When I was very young and considered myself a sage, I scribbled relentlessly in the margins of all my texts. Shakespeare bore the brunt of my rapier wit, but Dickinson, and Elliot came in for their fair share. Later term papers weighted by heavy “borrowing” from these and other literary notables, received mid to high praise from professors, encouraging the elevation of my self-image as a creative writer, an innovative thinker. However, the truth is platitudinous: There is nothing new under the sun.

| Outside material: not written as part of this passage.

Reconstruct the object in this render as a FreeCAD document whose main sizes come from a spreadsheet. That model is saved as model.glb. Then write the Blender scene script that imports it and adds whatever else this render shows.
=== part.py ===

So if we accept the platitude, then we must accept that expressing others’ ideas as our own is inescapable. Cultures less inclined to individualistic worldviews hold that ownership of ideas is as ludicrous as ownership of air. But in the west we have a very firm grip on reality: ideas and air are commodities with a dollar value; therefore, copyright laws set out fines and penalties for violations, and if your tires need air, until recent law changes, you anted up twenty-five cents to inflate them.
Obviously, I’m heading toward the topic terrible: plagiarism. But along the way I want to stop at Cousin Marginalia. Let’s go metaphorical for a minute. What kind of game would tennis be if one player continually hit the ball over the net without the opponent returning it? One action doomed to be repeated with only slight variation. The exciting game of marginalia provides the reader opportunities to interact directly with the writer and to become involved in the creation of new ideas and arguments. What one voice serves up another must react to and that is exciting whether that reaction expands on the original or tears it down. After all, the reaction itself will soon receive the same treatment. Infinite comes to mind and infinite is too large to package and sell.
Today marginalia has a whole new to court to play on, and the notion of authorship is undergoing change as quickly as DSL can link us to the Internet. Cutting and pasting lifts the core ideas and puts them squarely into a new context with a new focus and only a hint that what was marginally in the mind is plagiarism on the page. Charges are made that hypertext is killing the author by unfixing and digitalizing his text–a text that should, according to copyright laws, be his domain alone.
Perhaps what we have to reconsider is much larger than the issue of plagiarism or the power of marginalia. Perhaps what we have to reconsider is our world view of ownership. What can we own? Once an idea escapes your brain and surfaces on paper or screen, is it a free agent to go to any other author with a use for it? And can you honestly say that you generated that idea and didn’t at first react to another’s in some margin of a magazine or book?